* [Task]:
Find the lines that hold the word "manifold" and return them.

* [Data]:
— start —

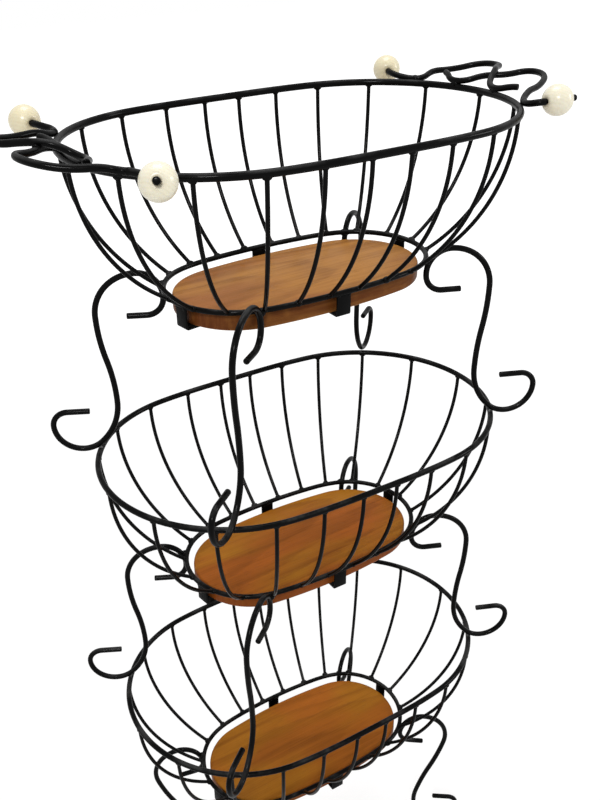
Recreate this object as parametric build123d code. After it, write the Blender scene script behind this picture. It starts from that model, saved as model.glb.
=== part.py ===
from build123d import *
import math
import os

# Three-tier wire fruit basket stand: millimetres, +Z up, long side along X, front towards -Y,
# origin on the floor under the middle of the stack.

# Basket outline: rim on top, smaller ring at the bottom, both ovals of four tangent arcs
rim_half_length = 175.0
rim_half_width = 112.0
ring_half_length = 110.0
ring_half_width = 60.5
rim_end_share = 0.98
ring_end_share = 0.94
basket_depth = 112.0
tier_spacing = 255.0

# Wire gauges
top_rim_wire = 5.6
lower_rim_wire = 4.8
ring_wire = 4.2
rib_wire = 3.2
leg_wire = 4.8
handle_wire = 5.0

# How far welded wires run into each other, and the gap between loose pieces
weld_depth = 0.3
loose_gap = 0.4

# Ribs: evenly spaced on the ring, closer together along the middle of the rim's long sides
rib_count = 22
rib_crowding_share = 0.3

# The four corners, by the sides of X and Y that they are on
corner_sides = {
    "left_front": (-1, -1),
    "left_rear": (-1, 1),
    "right_front": (1, -1),
    "right_rear": (1, 1),
}

# Scroll legs: S-shaped wires in upright planes at the ring's corners, each given by its angle round
# the ring's end arc and the angle that its plane turns out from the X axis
leg_place_angles = {"left_front": 76.0, "left_rear": 35.0, "right_front": 50.5, "right_rear": 63.0}
leg_plane_angles = {"left_front": 37.5, "left_rear": 27.5, "right_front": 23.5, "right_rear": 38.0}
leg_weld_angle = 26.0
leg_tip_length = 15.5
leg_tip_radius = 13.5
leg_tip_rise = 1.5
leg_inner_radius = 19.5
leg_outer_radius = 33.5
leg_flare_radius = 48.0
leg_flare_angle = 48.0
leg_foot_radius = 22.5
leg_foot_tip_radius = 12.0
leg_foot_tip_length = 18.5
leg_seat_angle = 62.0
foot_lean_angle = 17.5

# Wood floor and the strap clips that carry it
board_thickness = 13.0
board_edge_gap = 4.0
board_drop = 4.0
board_edge_radius = 2.0
clip_width = 12.0
clip_thickness = 1.6
clip_foot_length = 22.0
clip_bend_radius = 2.4
screw_inset = 14.0
screw_shank_radius = 1.5
screw_length = 8.0
screw_head_radius = 3.2
screw_head_height = 1.8
screw_hole_clearance = 0.3

# Handles: two crossing scroll wires at each end of the top basket, a bead on each wire's outer end
handle_reach = 40.0
handle_span = 54.0
handle_rise = 13.0
handle_skew = 5.0
handle_weld_angle = 34.0
handle_weld_rise = 3.0
handle_seat_angle = 11.5

# Turning points of a handle wire, as shares of its reach, span and rise, and its way at each
handle_place_shares = {
    "inner_end": (0.1, -0.78, 0.6),
    "crossing": (0.48, 0.0, 0.92),
    "peak": (1.0, 0.44, 1.0),
    "shoulder": (0.19, 1.0, 0.6),
}
handle_way_angles = {"inner_end": 112.0, "seat": 85.0, "crossing": 42.0, "peak": 90.0, "shoulder": 160.0}

# Beads and the pins that they turn on
bead_radius = 11.5
bead_length = 21.0
bead_rise = 6.0
bead_end_gap = 0.3
pin_radius = 1.9
pin_running_gap = 0.08
pin_end_radius = 2.4
pin_end_length = 6.0
pin_end_rounding = 1.0

# Each bead, as at the right rear corner: its distance and bearing from the handle's weld on the rim,
# and the bearing and upward tilt of its hole
bead_distances = {"left_front": 41.0, "left_rear": 37.0, "right_front": 24.0, "right_rear": 38.0}
bead_bearing_angles = {"left_front": 90.0, "left_rear": 77.0, "right_front": 56.0, "right_rear": 91.0}
bead_hole_angles = {"left_front": 62.0, "left_rear": 80.0, "right_front": 6.0, "right_rear": 60.0}
bead_tilt_angles = {"left_front": 18.0, "left_rear": 0.0, "right_front": 0.0, "right_rear": 0.0}

up = Vector(0, 0, 1)


def heading(degrees):
    """A level direction by its angle from +X."""
    angle = math.radians(degrees)
    return Vector(math.cos(angle), math.sin(angle), 0)


def mirrored(vector, x_sign, y_sign):
    """A vector carried to another corner."""
    return Vector(vector.X * x_sign, vector.Y * y_sign, vector.Z)


class Oval:
    """A four-arc oval: two end arcs about points on the X axis, two flatter side arcs."""

    def __init__(self, half_length, half_width, end_share):
        self.half_length = half_length
        self.half_width = half_width
        self.end_radius = half_width * end_share
        self.end_centre = half_length - self.end_radius
        rise = half_width - self.end_radius
        chord = self.end_centre ** 2 + half_width ** 2 - self.end_radius ** 2
        self.side_radius = chord / (2 * rise)
        self.join_angle = math.atan2(self.side_radius - half_width, self.end_centre)
        self.side_length = self.side_radius * (math.pi / 2 - self.join_angle)
        self.quarter_length = self.side_length + self.end_radius * self.join_angle

    def inset(self, distance):
        """The oval a fixed distance inside this one."""
        width = self.half_width - distance
        return Oval(self.half_length - distance, width, (self.end_radius - distance) / width)

    def at_angle(self, degrees, outward=0.0):
        """A point on the end arc, by its angle about the arc's centre."""
        angle = math.radians(degrees)
        radius = self.end_radius + outward
        return Vector(self.end_centre + radius * math.cos(angle), radius * math.sin(angle), 0)

    def at_share(self, share):
        """A point in the +X +Y quarter: 0 at the middle of the long side, 1 at the end."""
        distance = share * self.quarter_length
        if distance < self.side_length:
            angle = math.pi / 2 - distance / self.side_radius
            centre = Vector(0, self.half_width - self.side_radius, 0)
            return centre + Vector(math.cos(angle), math.sin(angle), 0) * self.side_radius
        angle = self.join_angle - (distance - self.side_length) / self.end_radius
        return self.at_angle(math.degrees(angle))

    def outline(self):
        """The closed outline on the XY plane."""
        join = self.at_angle(math.degrees(self.join_angle))
        corners = [(join.X * x, join.Y * y) for x, y in ((1, -1), (1, 1), (-1, 1), (-1, -1))]
        middles = [
            (self.half_length, 0),
            (0, self.half_width),
            (-self.half_length, 0),
            (0, -self.half_width),
        ]
        arcs = [
            ThreePointArc(corners[i], middles[i], corners[(i + 1) % len(corners)])
            for i in range(len(corners))
        ]
        return Wire(arcs)


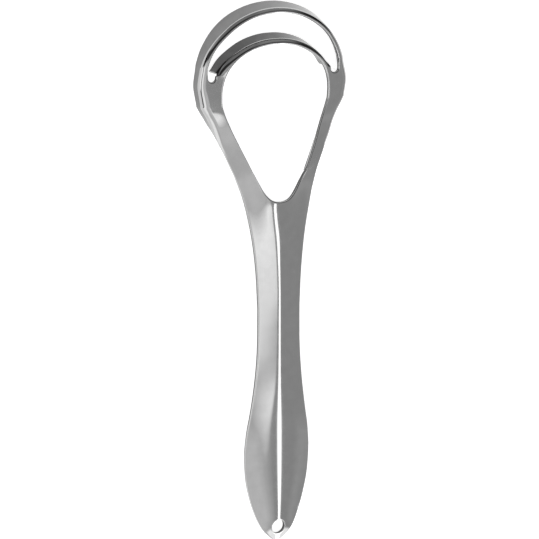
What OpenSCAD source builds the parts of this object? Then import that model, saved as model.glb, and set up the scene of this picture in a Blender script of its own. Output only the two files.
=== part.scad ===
// Tongue scraper: one stamped and bent sheet of stainless steel, in millimetres.
// The long axis is Y with the head at +Y, X runs across, and both scraping edges and
// the tail rest on the plane Z = 0. The sheet is given as seven zones that meet face to face:
// the handle, two arms, two cheeks and the two curved blades.

/* [Overall] */
// Length from the tail to the outermost scraping edge
total_l = 150; // [135:1:170]
// Thickness of the steel sheet
sheet_t = 1.2; // [1:0.1:1.4]
// Height of the plate above the scraping edges, at the middle of the head
head_h = 4.35; // [4:0.05:5.5]

/* [Head] */
// Radius of the outer scraping edge at its front, from the middle of the head
edge_r = 26.65; // [26:0.05:28]
// Radius of the opening at its front, from the middle of the head
opening_r = 15.4; // [14.4:0.1:16]
// Length of the opening along the centre line
opening_l = 42.2; // [38:0.1:48]
// Distance from the middle of the head to the bend of each cheek
cheek_x = 19.5; // [19:0.1:20.4]
// Radius of the round end of the slot
slot_end_r = 1.2; // [0.9:0.1:1.4]

/* [Bends] */
// Angle through which each blade is bent down at its middle
blade_angle = 72; // [68:1:78]
// Outside radius of the bend of each blade
bend_r = 1.5; // [1.45:0.05:1.7]
// Outside radius of the bend along each cheek
cheek_bend_r = 2.1; // [1.8:0.1:2.4]
// Flat strip between the rim of the sheet and the bend of each blade
strip_w = 0.15; // [0.1:0.05:0.5]

/* [Handle] */
// Width of the leaf near the tail
leaf_w = 20.3; // [16:0.1:26]
// Width of the waist in front of the leaf
waist_w = 12.9; // [10:0.1:15]
// Height of the ridge above the line of the plate
ridge_h = 2.3; // [1.6:0.1:3]
// Fall from the ridge to the margin of the waist
waist_crown = 0.3; // [0.2:0.05:0.8]
// Fall from the ridge to the margin of the leaf
leaf_crown = 1.2; // [0.8:0.1:1.5]
// Fall of each arm from its inner rim to its margin
arm_fall = 2; // [1.4:0.1:2.4]
// Diameter of the hanging hole
hole_d = 4; // [3:0.1:4.4]
// Distance from the tail to the middle of the hanging hole
hole_inset = 4.1; // [3.9:0.1:6]

/* [Hidden] */
$fn = 48;

// Every cut runs past the sheet by this much
overrun = 1;
// Length of sheet between the end of the handle's zone and the opening
bridge_l = 1.2;

// Rings along each zone, and steps across its sheet
handle_rings = 44;
arm_rings = 34;
cheek_rings = 9;
blade_rings = 46;
plate_steps = 7;
bend_steps = 7;

// Angles from the centre line: where the blades end, and where the slot's round end lies
cheek_angle = 62.5;
slot_end_angle = 66.9;
side_angle = 90;

// Shares by the angle from the centre line
// Radius of the opening, of its front radius
opening_shares = [[0, 1], [12, 1.012], [21, 1.027], [33, 1.053], [46, 1.081], [60, 1.094],
    [72, 1.074], [82, 1.046], [90, 1.026]];
// Radius of the slot's outer rim, of its front radius
rim_shares = [[0, 1], [18, 1], [32, 0.991], [45, 0.979], [54, 0.964], [62.5, 0.939]];
// Radius of the outer scraping edge, of its front radius
edge_shares = [[0, 1], [15, 0.999], [30, 0.994], [42, 0.975], [51, 0.95], [59, 0.922], [62.5, 0.907],
    [66, 0.89], [69.5, 0.879], [76, 0.865], [82.7, 0.84], [90, 0.814]];
// How far each blade has gone from its angle at the middle to upright
outer_steep_shares = [[0, 0], [35, 0.02], [45, 0.22], [52, 0.4], [60, 0.65], [72, 0.78], [90, 0.82]];
inner_steep_shares = [[0, 0], [30, 0.1], [45, 0.3], [54, 0.55], [62.5, 0.88]];
// Flat strip that is added beside the inner bend near its ends, of the bend's radius
inner_strip_shares = [[0, 0], [40, 0], [54, 0.28], [62.5, 0.55]];
// How late the bend of the cheek leaves the line of the blade's bend: 1 is evenly
late_bend_share = 4;
// How far the bend has gone from the radius of the blades to that of the cheeks
round_shares = [[0, 0], [40, 0], [70, 0.6], [90, 1]];

// Shares by the root of the way from the tail to the middle of the head
leaf_root = 0.47;
waist_root = 0.74;
arm_root = 0.935;
// Width of the straight margin along the edges of the handle, of its half width
margin_share = 0.14;
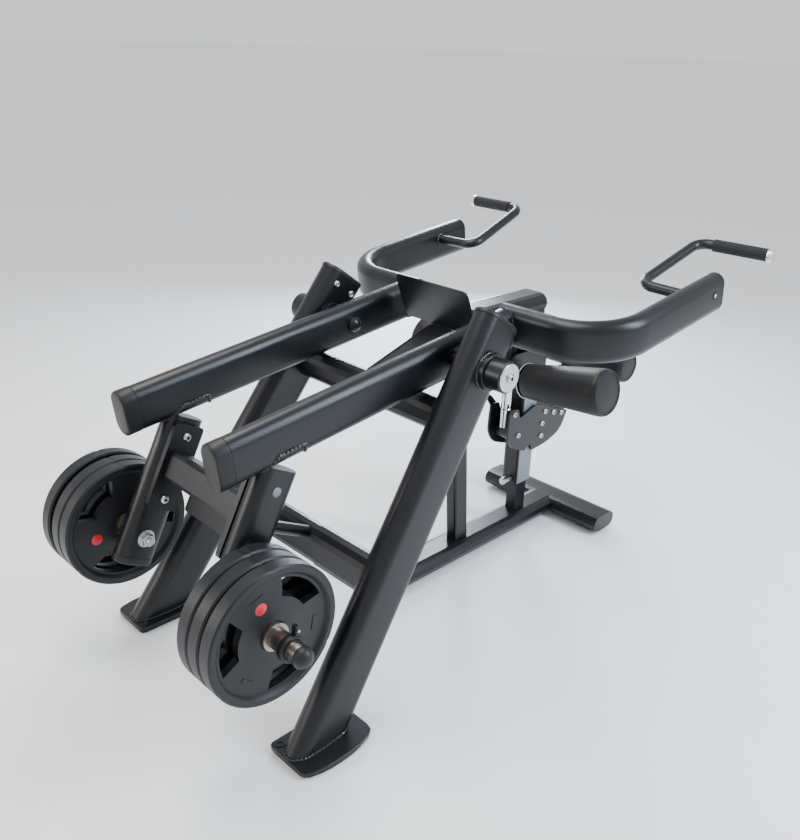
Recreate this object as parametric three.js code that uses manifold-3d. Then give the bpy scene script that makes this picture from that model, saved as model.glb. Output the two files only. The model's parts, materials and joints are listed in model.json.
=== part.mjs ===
// Plate-loaded lever press machine. Millimetres, +Z up.
// Origin: on the floor, under the middle of the machine's outline. The dimensions below are
// taken from the lever pivot axis, and FRAME_Y carries them to that origin.
// X runs across the machine, -Y is the user's end (handles), +Y the weight plates.
import * as THREE from 'three';
import { mergeVertices } from 'three/addons/utils/BufferGeometryUtils.js';
import Module from 'manifold-3d';

const wasm = await Module();
wasm.setup();

// ---- driving dimensions -------------------------------------------------
const GAP = 0.3;                   // clearance between touching pieces
const WALL = 4;                    // tube wall
const FRAME_Y = 65.34;             // lever pivot axis, behind the origin

const PIVOT_Z = 842;               // lever pivot height
const LEVER_TILT = THREE.MathUtils.degToRad(7.24);   // levers rise to the front
const LEVER_X = 200;
const LEVER_SIZE = [120, 60];      // flat-oval tube, tall x thick
const LEVER_REAR = 722;            // along the lever, behind the pivot
const LEVER_CAP = 24;
const ARM_ROOT = 272;              // along the lever, ahead of the pivot
const ARM_X = 515;
const ARM_BEND_R = 170;
const ARM_FRONT = 832;
const SHAFT_R = 20;

const POST_SIZE = [150, 75];
const POST_FOOT = [372, 597, 20.6];
const POST_TOP = [304, -65, 946];
const POST_CAP_T = 14;
const FOOT_PLATE_Z = [8.3, 20.3];

const CROSS_Y = 354;
const CROSS_Z = 355;
const CROSS_JOINT_X = 105;
const UPPER_CROSS = [85, 715];     // y, z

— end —

* [Answer to the exercise]:
Recreate this object as parametric three.js code that uses manifold-3d. Then give the bpy scene script that makes this picture from that model, saved as model.glb. Output the two files only. The model's parts, materials and joints are listed in model.json.
import Module from 'manifold-3d';